# How to find the acceleration of a car ascending in an incline when a sphere makes an angle in a quarter of a circle cavity?

The problem is as follows:

The figure from below shows a car going up in an incline. The car has a circular cavity on it where there is a small sphere over it. Assume the circular surface has negligible friction. Given these conditions find the acceleration in meters per second square which the wagon must have so that the ball takes the position as shown in the diagram. The alternatives given are as follows:

$$\begin{array}{ll} 1.&9.80\,\frac{m}{s^2}\\ 2.&8.33\,\frac{m}{s^2}\\ 3.&6.25\,\frac{m}{s^2}\\ 4.&5.66\,\frac{m}{s^2}\\ 5.&4.57\,\frac{m}{s^2}\\ \end{array}$$

In this problem I'm not sure how to proceed. But my instinct tells me that the acceleration of ascention must be equal to the centripetal acceleration of the ball. But I'm confused exactly at how show I make FBD or something similar to see how forces are acting on the body, therefore a draw or sketch would be appreciated in order to spot exactly the justication of the following calculations.

If I were to ignore the thing that the wagon is on an incline, the bob would have:

$$mg\cos 37^{\circ}=\frac{mv^2}{R}$$

In this case the masses cancel, and the answer would be just $$g\cos 37^{\circ}$$. But this doesn't convince me much. Can someone help me here?.

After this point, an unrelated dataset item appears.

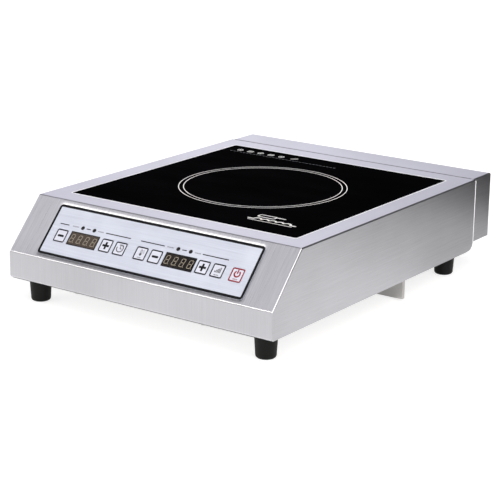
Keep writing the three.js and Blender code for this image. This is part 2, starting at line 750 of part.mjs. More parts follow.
// ---- cable gland in the rear wall -------------------------------------------------------------

function cableGland() {
  const flange = panRearY + clearance;
  const threadLength = 12;
  return turned([
    [gland.bore, -threadLength], [gland.thread, -threadLength], [gland.thread, 0], [11.5, 0], [11.5, 5],
    [10, 6], [10, 15], [7.5, 18], [gland.bore, 18], [gland.bore, -threadLength],
  ], 24).rotateX(-Math.PI / 2).translate(gland.x, flange, gland.z);
}

function glandNut() {
  const nut = new THREE.CylinderGeometry(12, 12, 5, 6);
  const hole = new THREE.CylinderGeometry(gland.thread + clearance, gland.thread + clearance, 7, 20);
  return cut(nut, hole).translate(gland.x, panRearY - panSheet - clearance - 2.5, gland.z);
}

addPart('cable_gland', cableGland(), finishes.blackPlastic());
addPart('cable_gland_nut', glandNut(), finishes.blackPlastic());

export default object;
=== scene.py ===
"""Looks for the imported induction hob: finishes, prints, seals, feet, screws, studio and camera.

Every piece is in metres in the row frame: +X right, +Y back, +Z up, origin on the counter.
"""

import json
import math

import bmesh
import bpy
from mathutils import Matrix, Vector


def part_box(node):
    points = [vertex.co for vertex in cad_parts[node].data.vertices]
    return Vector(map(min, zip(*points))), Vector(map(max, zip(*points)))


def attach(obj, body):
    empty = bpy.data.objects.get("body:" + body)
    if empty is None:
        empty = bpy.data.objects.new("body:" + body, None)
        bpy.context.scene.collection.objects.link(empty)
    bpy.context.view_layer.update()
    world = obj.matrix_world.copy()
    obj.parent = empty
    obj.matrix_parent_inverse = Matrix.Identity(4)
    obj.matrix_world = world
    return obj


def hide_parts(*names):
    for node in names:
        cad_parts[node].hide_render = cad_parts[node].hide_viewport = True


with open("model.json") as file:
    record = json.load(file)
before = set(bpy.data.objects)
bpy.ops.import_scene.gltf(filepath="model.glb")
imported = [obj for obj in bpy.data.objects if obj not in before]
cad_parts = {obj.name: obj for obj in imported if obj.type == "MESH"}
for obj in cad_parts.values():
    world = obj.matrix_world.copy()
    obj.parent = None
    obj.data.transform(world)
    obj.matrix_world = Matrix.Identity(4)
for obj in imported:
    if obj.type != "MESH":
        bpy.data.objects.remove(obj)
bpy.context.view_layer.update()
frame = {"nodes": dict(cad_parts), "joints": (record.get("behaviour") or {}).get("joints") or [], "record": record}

MM = 0.001

# ---- sizes in mm that a node's box doesn't give ---------------------------------------------

DISPLAY_WIDTH = 37
DISPLAY_HEIGHT = 15
PANEL_HEIGHT = 58.2
PANEL_UP = 5.5        # middle of the overlay above the key row, up the slope
KEY_WIDTH = 14.2
KEY_HEIGHT = 14.4
LAMP_ROW = 13.2       # lamps and rules above the key row
LAMP_OFFSET = 7.6     # each lamp's distance from the middle of its display
RULE_WIDTH = 1.0      # printed rules in the lamp row
RULE_ENDS = ((-118.7, -107.4), (-57.9, -26.4), (-12.6, 16.4), (63.6, 94.1))
INK_LOW = 0.01        # gap between a printed mark and the surface it lies on
INK_HIGH = 0.05       # top of a printed mark above that surface
SHEET_EDGE = 0.55     # how far the edges of sheet steel, glass and keys are rounded
GLASS_EDGE = 0.4
KEY_EDGE = 0.25
BEAD_GAP = 0.25       # between the plate's seal and the shell

# ---- the frame's own measures ---------------------------------------------------------------


def centre_of(node):
    low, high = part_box(node)
    return (low + high) / 2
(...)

• As far as I understand, the ball does not move along the cavity, therefore, there's no centripetal acceleration of the ball. – ole Feb 2 at 15:17
• The fact that the cavity is a circular arc just means that you can use the labeled angle on the figure to determine the direction of the normal force at the point where the sphere rests on the surface of the cavity. The problem could equally well have told you there was a glass of water in a cup holder in the car and could have described the angle of the surface the the water in the glass. – David K Feb 2 at 15:22
• @DavidK Interesting observation I totally overlooked that such fact would happen if a glass of water or any liquid would be put in the wagon. Initially I thought that there was a centripetal acceleration because a bob was over a circular surface but I think in this given context it mentions that the bob is held in that position and not moving and because of such will not be a centripetal acceleration. Am I right with this assumption?. – Chris Steinbeck Bell Feb 2 at 19:29
• That is my interpretation. We’re supposed to assume the sphere found its equilibrium position and stays there. In practice I think it would be oscillating due to the transition into the configuration shown, but that makes the problem way more complicated than it was meant to be. – David K Feb 2 at 21:13

As the car accelerates upward along the ramp with $$\vec a$$, the small sphere experience an effective constant gravity as $$-\vec a$$. Together with the downward $$\vec g$$ they make a net effective gravity $$\overrightarrow{g_{\text{eff}}}$$ that forms $$16^{\circ}$$ with the vertical line, as indicated in the diagrams below. This angle $$16^{\circ}$$ is understood as the (approximate) right triangle having the $$7$$-$$24$$-$$25$$ Pythagorean triple. Similarly, the angle $$16^{\circ}$$ is associated with the $$3$$-$$4$$-$$5$$ Pythagorean triple.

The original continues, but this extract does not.